Navigating executive compensation, including incentive packages, has always been somewhat of a labyrinth.
Long-term incentives like equity awards and stock options allow companies to control their executive compensation and ensure those at the top are rewarded well. While the types of compensation may vary depending on industry, competition and numerous other factors, the drivers of these rewards appear to be changing in reaction to the pandemic, calls to address racial inequality and other social issues.
To say that we are in unprecedented times would be an understatement. In the context of business, what has happened in the last six months as a result of the pandemic, social unrest and ensuing global social issues related to labor, the supply chain and employee safety has highlighted discrepancies between executive and average employee compensation, putting imbalances front and center.
The result? Economic consequences will cause investors to scrutinize the existing structure of executive pay and how to incentivize corporate bosses to put greater focus on environmental, social and governance (ESG) issues.
ESG investing in context
ESG is a term used to refer to investing strategies that consider a company's environmental, social and governance initiatives and how their efforts will positively impact those three factor areas. Examples include climate change (environmental), human rights (social) and executive compensation (governance).
Tying executive compensation to ESG investing targets is not a new idea, but it is certainly gaining traction due to recent events. Even prior to the pandemic and protests that ensued after the death of George Floyd on May 25, there was certainly a surge underway in the ESG direction.
In fact, financial services firm Morningstar reported a record $45.6 billion was invested into the global sustainable universe during the first quarter of 2020. Throughout 2019 and the beginning of 2020, companies were regularly being called out on Wall Street for a lack of corporate accountability. Big-name companies such as Uber, Microsoft, Intel, Johnson & Johnson and Facebook all took notice in 2019 and began tying CEO bonuses and monetary rewards to hitting diversity and inclusion targets.

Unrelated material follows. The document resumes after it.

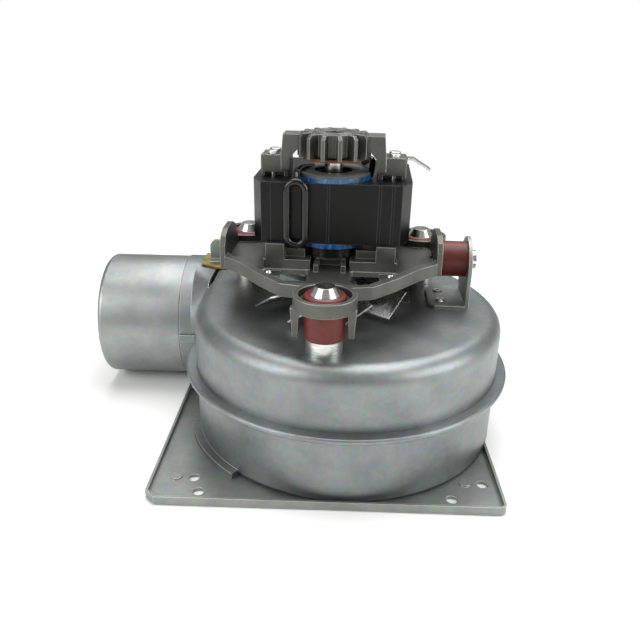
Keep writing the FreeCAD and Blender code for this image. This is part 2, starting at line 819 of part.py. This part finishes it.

It is too soon to tell if those changes will be impactful, but the initial results are promising. For example, according to Uber’s 2019 diversity and inclusion report, the percentage of women in leadership roles grew from 20.9% to 28% in the past year.
The effects of Covid-19
The ongoing pandemic has caused the deepest worldwide economic downturn since the Great Depression, which in turn has caused businesses to respond by laying off or furloughing employees. So far, generally speaking, this downsizing has been unevenly distributed and has magnified economic and social inequality.
The question investors need to ask now is whether bosses should be encouraged to think only of maximizing the company’s share price, or if the treatment and compensation of their employees should be considered in their executive pay packages? Many are doing just this. According to the Financial Times, about 50 companies offered their CEOs 50% more equity options when the markets plunged in March.
Unemployment levels are at record highs and big companies are still going out of their way to pay their executives millions. Ostensibly, the way executives are incentivized and compensated will be watched and monitored more closely than ever.
But with a strengthening push by consumers into ESG investing, it certainly wouldn’t be out of the realm of possibility for investors to demand that companies develop, track and publish their company’s ESG achievements in their corporate sustainability reports.
While the outcomes are yet to be seen, the way top executives are compensated could be potentially forever changed in light of recent events.